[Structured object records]
____
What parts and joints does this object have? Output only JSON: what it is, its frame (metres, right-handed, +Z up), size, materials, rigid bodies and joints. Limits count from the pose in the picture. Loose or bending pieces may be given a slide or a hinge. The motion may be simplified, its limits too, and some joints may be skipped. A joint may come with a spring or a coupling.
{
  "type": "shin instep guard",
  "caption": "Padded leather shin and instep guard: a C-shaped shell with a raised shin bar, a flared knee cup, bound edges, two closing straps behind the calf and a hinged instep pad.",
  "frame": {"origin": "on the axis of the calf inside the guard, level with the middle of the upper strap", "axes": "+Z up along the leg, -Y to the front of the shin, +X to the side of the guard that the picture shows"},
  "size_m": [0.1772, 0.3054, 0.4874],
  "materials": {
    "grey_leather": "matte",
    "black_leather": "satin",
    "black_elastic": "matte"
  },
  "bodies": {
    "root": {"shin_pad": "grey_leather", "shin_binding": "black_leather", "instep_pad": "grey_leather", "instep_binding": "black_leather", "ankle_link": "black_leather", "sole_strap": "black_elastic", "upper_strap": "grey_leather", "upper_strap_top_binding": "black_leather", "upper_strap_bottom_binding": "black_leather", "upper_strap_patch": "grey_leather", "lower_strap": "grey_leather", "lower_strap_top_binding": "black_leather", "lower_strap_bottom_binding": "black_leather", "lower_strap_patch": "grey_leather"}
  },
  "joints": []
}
____
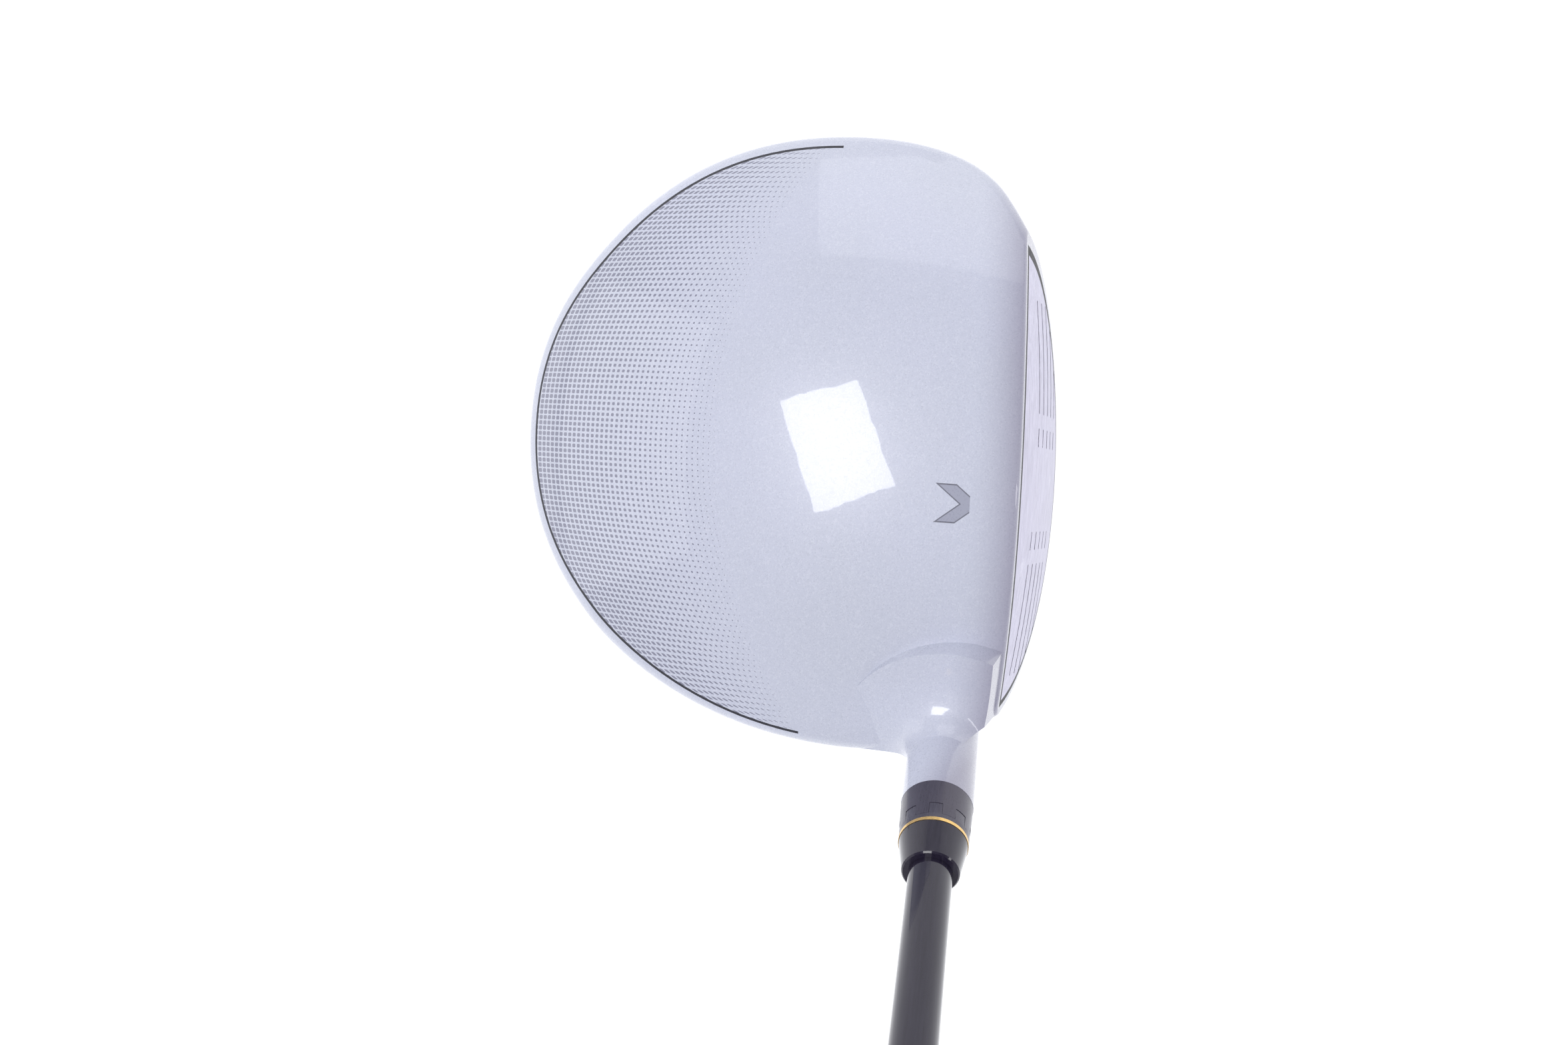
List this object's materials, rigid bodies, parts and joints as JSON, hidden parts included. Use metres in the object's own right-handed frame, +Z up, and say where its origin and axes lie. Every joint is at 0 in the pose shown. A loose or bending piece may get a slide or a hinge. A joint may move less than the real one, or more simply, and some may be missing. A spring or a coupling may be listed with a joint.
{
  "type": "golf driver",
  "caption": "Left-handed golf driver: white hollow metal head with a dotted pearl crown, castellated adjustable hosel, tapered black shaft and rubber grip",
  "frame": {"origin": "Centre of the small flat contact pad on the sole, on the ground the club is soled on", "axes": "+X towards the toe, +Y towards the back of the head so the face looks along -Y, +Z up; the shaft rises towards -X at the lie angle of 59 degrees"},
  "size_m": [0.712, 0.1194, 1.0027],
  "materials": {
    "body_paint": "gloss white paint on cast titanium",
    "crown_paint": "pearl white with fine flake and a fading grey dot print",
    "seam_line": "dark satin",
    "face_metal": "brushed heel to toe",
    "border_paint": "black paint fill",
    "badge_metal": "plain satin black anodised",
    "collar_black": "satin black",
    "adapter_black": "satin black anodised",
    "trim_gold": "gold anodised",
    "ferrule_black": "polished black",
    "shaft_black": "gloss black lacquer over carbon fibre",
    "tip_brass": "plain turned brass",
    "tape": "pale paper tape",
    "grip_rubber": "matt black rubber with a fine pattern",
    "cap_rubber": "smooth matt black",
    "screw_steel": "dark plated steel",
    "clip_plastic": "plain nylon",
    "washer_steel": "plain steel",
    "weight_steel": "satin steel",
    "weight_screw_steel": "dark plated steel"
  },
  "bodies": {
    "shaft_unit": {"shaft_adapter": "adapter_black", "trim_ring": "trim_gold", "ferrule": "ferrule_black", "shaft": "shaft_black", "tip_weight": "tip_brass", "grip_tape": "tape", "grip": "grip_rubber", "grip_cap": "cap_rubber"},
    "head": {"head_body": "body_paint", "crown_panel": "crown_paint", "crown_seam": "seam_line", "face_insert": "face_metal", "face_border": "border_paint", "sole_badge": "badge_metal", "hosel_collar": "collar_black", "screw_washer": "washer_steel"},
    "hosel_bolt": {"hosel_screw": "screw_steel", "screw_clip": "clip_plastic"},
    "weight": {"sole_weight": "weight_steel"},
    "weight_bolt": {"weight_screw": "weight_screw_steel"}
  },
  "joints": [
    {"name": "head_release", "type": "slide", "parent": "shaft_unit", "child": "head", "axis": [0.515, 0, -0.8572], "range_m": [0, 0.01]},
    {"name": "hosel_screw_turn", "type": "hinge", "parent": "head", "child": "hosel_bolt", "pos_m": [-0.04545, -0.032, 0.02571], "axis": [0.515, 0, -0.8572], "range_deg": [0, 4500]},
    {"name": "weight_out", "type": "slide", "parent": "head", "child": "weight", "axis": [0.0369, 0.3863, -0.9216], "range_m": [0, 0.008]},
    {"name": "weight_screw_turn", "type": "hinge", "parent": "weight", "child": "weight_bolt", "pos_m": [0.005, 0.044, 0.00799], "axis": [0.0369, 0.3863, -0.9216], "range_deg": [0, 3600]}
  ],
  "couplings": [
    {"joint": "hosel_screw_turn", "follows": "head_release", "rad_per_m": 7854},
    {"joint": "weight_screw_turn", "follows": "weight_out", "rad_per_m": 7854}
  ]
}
____
== Description of the task ==
Write out every line of the data that holds the word "metres".

== Final result ==
What parts and joints does this object have? Output only JSON: what it is, its frame (metres, right-handed, +Z up), size, materials, rigid bodies and joints. Limits count from the pose in the picture. Loose or bending pieces may be given a slide or a hinge. The motion may be simplified, its limits too, and some joints may be skipped. A joint may come with a spring or a coupling.
List this object's materials, rigid bodies, parts and joints as JSON, hidden parts included. Use metres in the object's own right-handed frame, +Z up, and say where its origin and axes lie. Every joint is at 0 in the pose shown. A loose or bending piece may get a slide or a hinge. A joint may move less than the real one, or more simply, and some may be missing. A spring or a coupling may be listed with a joint.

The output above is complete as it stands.